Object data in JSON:
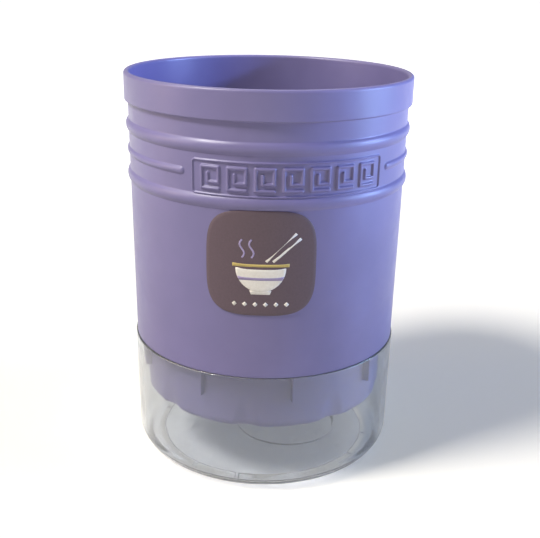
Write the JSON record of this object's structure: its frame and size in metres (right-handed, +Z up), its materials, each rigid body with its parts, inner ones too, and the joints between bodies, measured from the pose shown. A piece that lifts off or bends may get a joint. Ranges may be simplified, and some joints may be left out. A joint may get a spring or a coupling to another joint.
{
  "type": "chopstick holder",
  "caption": "Round ribbed chopstick holder with a fluted drain floor, a lift-out divider and a clear drip base.",
  "frame": {"origin": "centre of the ring that the base stands on, at table height", "axes": "+Z up along the holder's axis; -Y is the front, where the plaque and the label are; +X to the right seen from the front"},
  "size_m": [0.119, 0.119, 0.166],
  "materials": {
    "barrel": "moulded polypropylene, satin",
    "clear_base": "moulded clear styrene plastic, polished",
    "divider": "moulded polypropylene, satin",
    "label": "printed film, matt"
  },
  "bodies": {
    "drip_base": {"drip_base": "clear_base"},
    "barrel": {"barrel": "barrel", "label": "label"},
    "divider": {"divider": "divider"}
  },
  "joints": [
    {"name": "barrel_lift", "type": "slide", "parent": "drip_base", "child": "barrel", "axis": [0, 0, 1], "range_m": [0, 0.06]},
    {"name": "divider_lift", "type": "slide", "parent": "barrel", "child": "divider", "axis": [0, 0, 1], "range_m": [0, 0.145]}
  ]
}
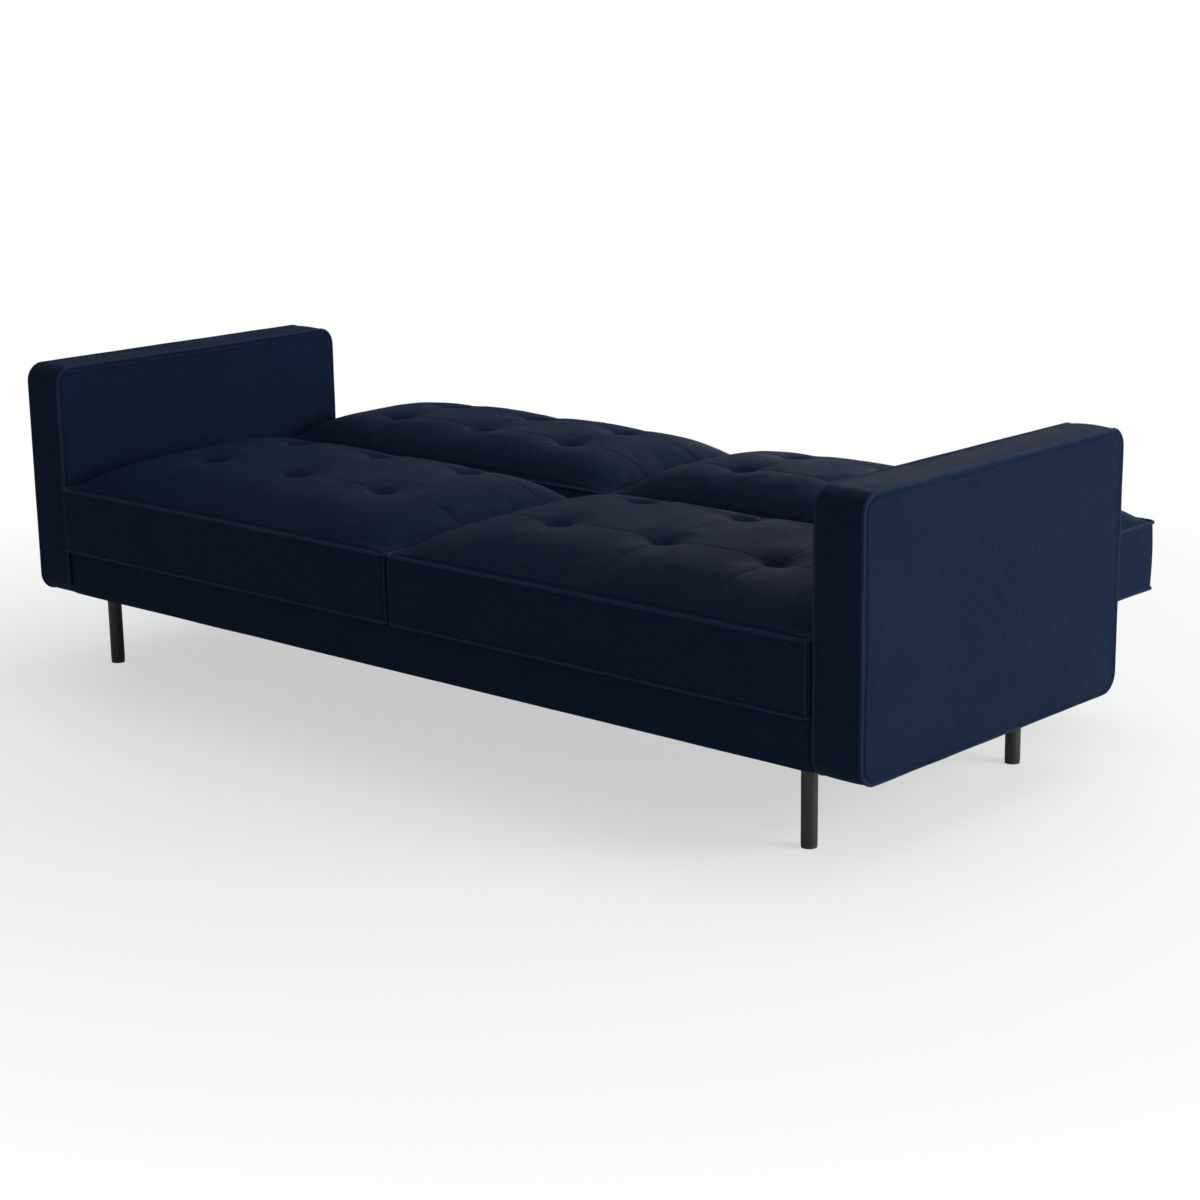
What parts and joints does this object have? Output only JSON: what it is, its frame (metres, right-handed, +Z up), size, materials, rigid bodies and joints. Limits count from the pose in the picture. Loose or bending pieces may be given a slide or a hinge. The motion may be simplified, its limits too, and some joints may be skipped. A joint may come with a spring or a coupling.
{
  "type": "sofa bed",
  "caption": "Button-tufted fold-flat sofa bed with slab arms and tube legs: the seat lifts, the back folds flat on a notched hinge.",
  "frame": {"origin": "on the floor under the middle of the outline, with the back folded flat", "axes": "+X along the seat to the right-hand arm seen from the front, +Y from the seat to the back, +Z up"},
  "size_m": [2.12, 1.055, 0.6165],
  "materials": {
    "velvet": "dark navy short-pile velvet",
    "timber": "planed softwood",
    "black_metal": "satin black powder coat",
    "black_hinge": "black lacquered steel plate",
    "steel": "zinc plated",
    "rubber": "matt",
    "black_plastic": "moulded",
    "lining": "non-woven cloth",
    "webbing": "woven elastic webbing"
  },
  "bodies": {
    "base": {"arm_bolts": "steel", "arm_frame_left": "timber", "arm_frame_right": "timber", "arm_piping_left": "velvet", "arm_piping_right": "velvet", "arm_upholstery_left": "velvet", "arm_upholstery_right": "velvet", "base_dust_cover": "lining", "centre_beam": "timber", "corner_blocks": "timber", "foot_glides": "black_plastic", "front_rail": "timber", "front_rail_cover": "velvet", "hinge_base_bolts": "steel", "hinge_base_plate_left": "black_hinge", "hinge_base_plate_right": "black_hinge", "leg_front_left": "black_metal", "leg_front_right": "black_metal", "leg_plates": "black_metal", "leg_rear_left": "black_metal", "leg_rear_right": "black_metal", "leg_screws": "steel", "rear_rail": "timber", "rear_rail_cover": "velvet", "seat_hinge_pins": "steel", "seat_rests": "rubber", "side_rail_left": "timber", "side_rail_right": "timber"},
    "seat": {"back_hinge_pins": "steel", "pawl_pins": "steel", "seat_buttons": "velvet", "seat_centre_timber": "timber", "seat_cushion_left": "velvet", "seat_cushion_right": "velvet", "seat_front_timber": "timber", "seat_hinge_bar_left": "black_hinge", "seat_hinge_bar_right": "black_hinge", "seat_hinge_bolts": "steel", "seat_panel": "lining", "seat_piping": "velvet", "seat_rear_timber": "timber", "seat_side_timber_left": "timber", "seat_side_timber_right": "timber", "seat_webbing": "webbing"},
    "back": {"back_buttons": "velvet", "back_centre_timber": "timber", "back_cushion_left": "velvet", "back_cushion_right": "velvet", "back_hinge_bar_left": "black_hinge", "back_hinge_bar_right": "black_hinge", "back_hinge_bolts": "steel", "back_lower_timber": "timber", "back_panel": "lining", "back_piping": "velvet", "back_side_timber_left": "timber", "back_side_timber_right": "timber", "back_top_timber": "timber", "back_webbing": "webbing"},
    "pawl_left": {"pawl_left": "steel"},
    "pawl_right": {"pawl_right": "steel"}
  },
  "joints": [
    {"name": "seat_lift", "type": "hinge", "parent": "base", "child": "seat", "pos_m": [0, 0.086, 0.235], "axis": [-1, 0, 0], "range_deg": [0, 25]},
    {"name": "back_fold", "type": "hinge", "parent": "seat", "child": "back", "pos_m": [0, 0.046, 0.35], "axis": [1, 0, 0], "range_deg": [0, 75]},
    {"name": "pawl_left_turn", "type": "hinge", "parent": "seat", "child": "pawl_left", "pos_m": [-0.8995, 0.03128, 0.3042], "axis": [-1, 0, 0], "range_deg": [0, 8]},
    {"name": "pawl_right_turn", "type": "hinge", "parent": "seat", "child": "pawl_right", "pos_m": [0.8995, 0.03128, 0.3042], "axis": [-1, 0, 0], "range_deg": [0, 8]}
  ]
}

Task statement: Extract the full listing above without altering anything.

In response:
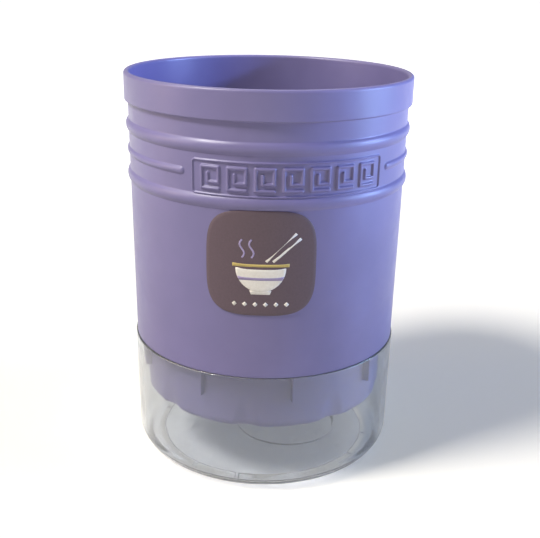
Write the JSON record of this object's structure: its frame and size in metres (right-handed, +Z up), its materials, each rigid body with its parts, inner ones too, and the joints between bodies, measured from the pose shown. A piece that lifts off or bends may get a joint. Ranges may be simplified, and some joints may be left out. A joint may get a spring or a coupling to another joint.
{
  "type": "chopstick holder",
  "caption": "Round ribbed chopstick holder with a fluted drain floor, a lift-out divider and a clear drip base.",
  "frame": {"origin": "centre of the ring that the base stands on, at table height", "axes": "+Z up along the holder's axis; -Y is the front, where the plaque and the label are; +X to the right seen from the front"},
  "size_m": [0.119, 0.119, 0.166],
  "materials": {
    "barrel": "moulded polypropylene, satin",
    "clear_base": "moulded clear styrene plastic, polished",
    "divider": "moulded polypropylene, satin",
    "label": "printed film, matt"
  },
  "bodies": {
    "drip_base": {"drip_base": "clear_base"},
    "barrel": {"barrel": "barrel", "label": "label"},
    "divider": {"divider": "divider"}
  },
  "joints": [
    {"name": "barrel_lift", "type": "slide", "parent": "drip_base", "child": "barrel", "axis": [0, 0, 1], "range_m": [0, 0.06]},
    {"name": "divider_lift", "type": "slide", "parent": "barrel", "child": "divider", "axis": [0, 0, 1], "range_m": [0, 0.145]}
  ]
}
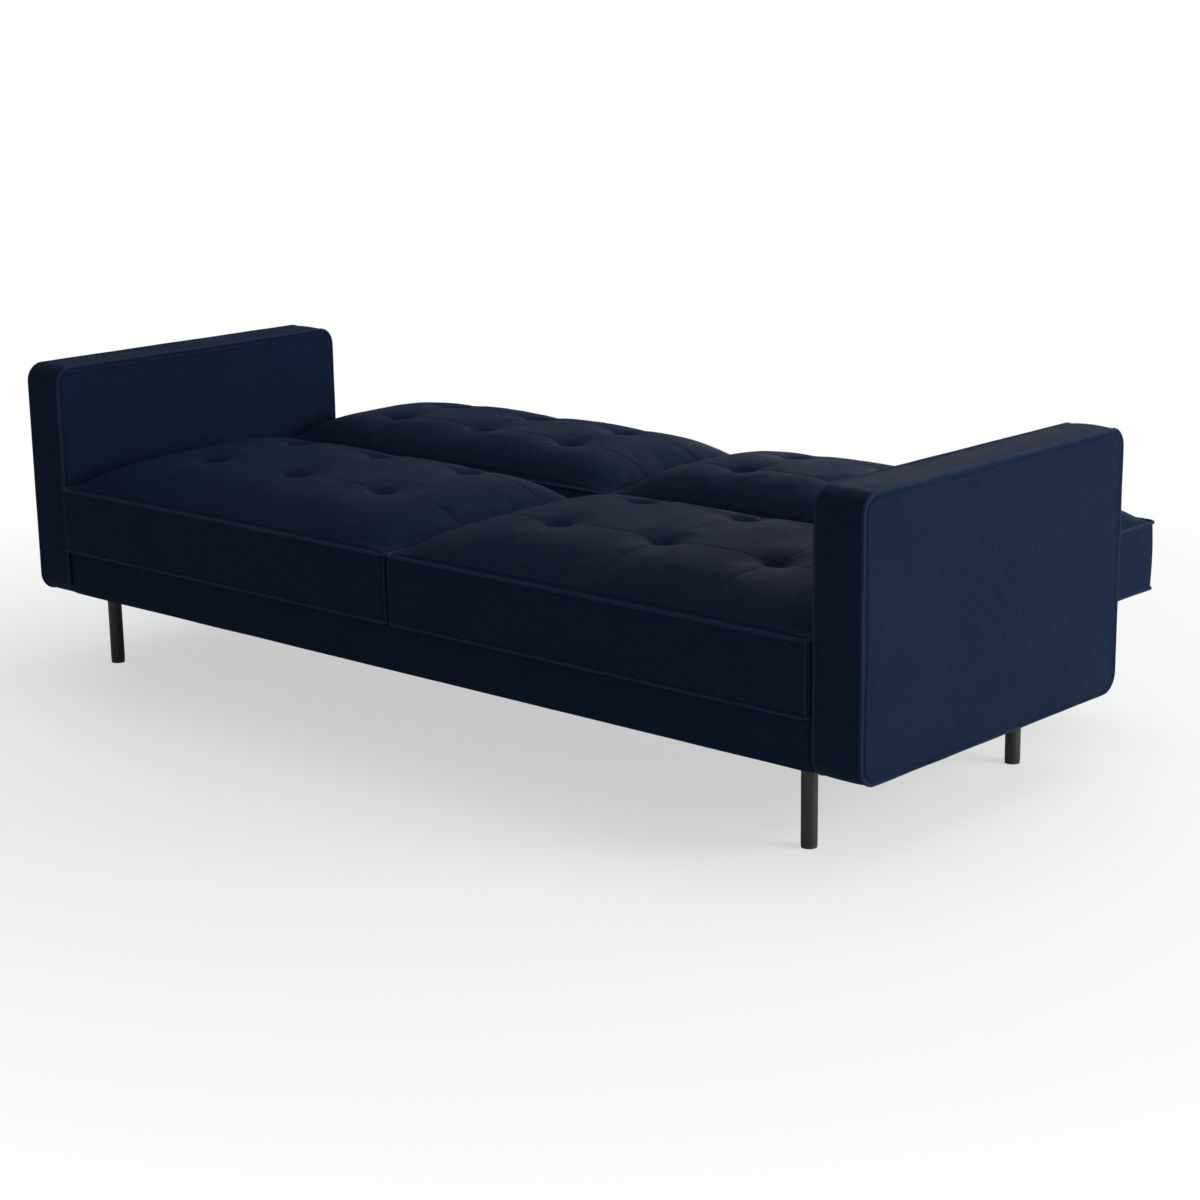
What parts and joints does this object have? Output only JSON: what it is, its frame (metres, right-handed, +Z up), size, materials, rigid bodies and joints. Limits count from the pose in the picture. Loose or bending pieces may be given a slide or a hinge. The motion may be simplified, its limits too, and some joints may be skipped. A joint may come with a spring or a coupling.
{
  "type": "sofa bed",
  "caption": "Button-tufted fold-flat sofa bed with slab arms and tube legs: the seat lifts, the back folds flat on a notched hinge.",
  "frame": {"origin": "on the floor under the middle of the outline, with the back folded flat", "axes": "+X along the seat to the right-hand arm seen from the front, +Y from the seat to the back, +Z up"},
  "size_m": [2.12, 1.055, 0.6165],
  "materials": {
    "velvet": "dark navy short-pile velvet",
    "timber": "planed softwood",
    "black_metal": "satin black powder coat",
    "black_hinge": "black lacquered steel plate",
    "steel": "zinc plated",
    "rubber": "matt",
    "black_plastic": "moulded",
    "lining": "non-woven cloth",
    "webbing": "woven elastic webbing"
  },
  "bodies": {
    "base": {"arm_bolts": "steel", "arm_frame_left": "timber", "arm_frame_right": "timber", "arm_piping_left": "velvet", "arm_piping_right": "velvet", "arm_upholstery_left": "velvet", "arm_upholstery_right": "velvet", "base_dust_cover": "lining", "centre_beam": "timber", "corner_blocks": "timber", "foot_glides": "black_plastic", "front_rail": "timber", "front_rail_cover": "velvet", "hinge_base_bolts": "steel", "hinge_base_plate_left": "black_hinge", "hinge_base_plate_right": "black_hinge", "leg_front_left": "black_metal", "leg_front_right": "black_metal", "leg_plates": "black_metal", "leg_rear_left": "black_metal", "leg_rear_right": "black_metal", "leg_screws": "steel", "rear_rail": "timber", "rear_rail_cover": "velvet", "seat_hinge_pins": "steel", "seat_rests": "rubber", "side_rail_left": "timber", "side_rail_right": "timber"},
    "seat": {"back_hinge_pins": "steel", "pawl_pins": "steel", "seat_buttons": "velvet", "seat_centre_timber": "timber", "seat_cushion_left": "velvet", "seat_cushion_right": "velvet", "seat_front_timber": "timber", "seat_hinge_bar_left": "black_hinge", "seat_hinge_bar_right": "black_hinge", "seat_hinge_bolts": "steel", "seat_panel": "lining", "seat_piping": "velvet", "seat_rear_timber": "timber", "seat_side_timber_left": "timber", "seat_side_timber_right": "timber", "seat_webbing": "webbing"},
    "back": {"back_buttons": "velvet", "back_centre_timber": "timber", "back_cushion_left": "velvet", "back_cushion_right": "velvet", "back_hinge_bar_left": "black_hinge", "back_hinge_bar_right": "black_hinge", "back_hinge_bolts": "steel", "back_lower_timber": "timber", "back_panel": "lining", "back_piping": "velvet", "back_side_timber_left": "timber", "back_side_timber_right": "timber", "back_top_timber": "timber", "back_webbing": "webbing"},
    "pawl_left": {"pawl_left": "steel"},
    "pawl_right": {"pawl_right": "steel"}
  },
  "joints": [
    {"name": "seat_lift", "type": "hinge", "parent": "base", "child": "seat", "pos_m": [0, 0.086, 0.235], "axis": [-1, 0, 0], "range_deg": [0, 25]},
    {"name": "back_fold", "type": "hinge", "parent": "seat", "child": "back", "pos_m": [0, 0.046, 0.35], "axis": [1, 0, 0], "range_deg": [0, 75]},
    {"name": "pawl_left_turn", "type": "hinge", "parent": "seat", "child": "pawl_left", "pos_m": [-0.8995, 0.03128, 0.3042], "axis": [-1, 0, 0], "range_deg": [0, 8]},
    {"name": "pawl_right_turn", "type": "hinge", "parent": "seat", "child": "pawl_right", "pos_m": [0.8995, 0.03128, 0.3042], "axis": [-1, 0, 0], "range_deg": [0, 8]}
  ]
}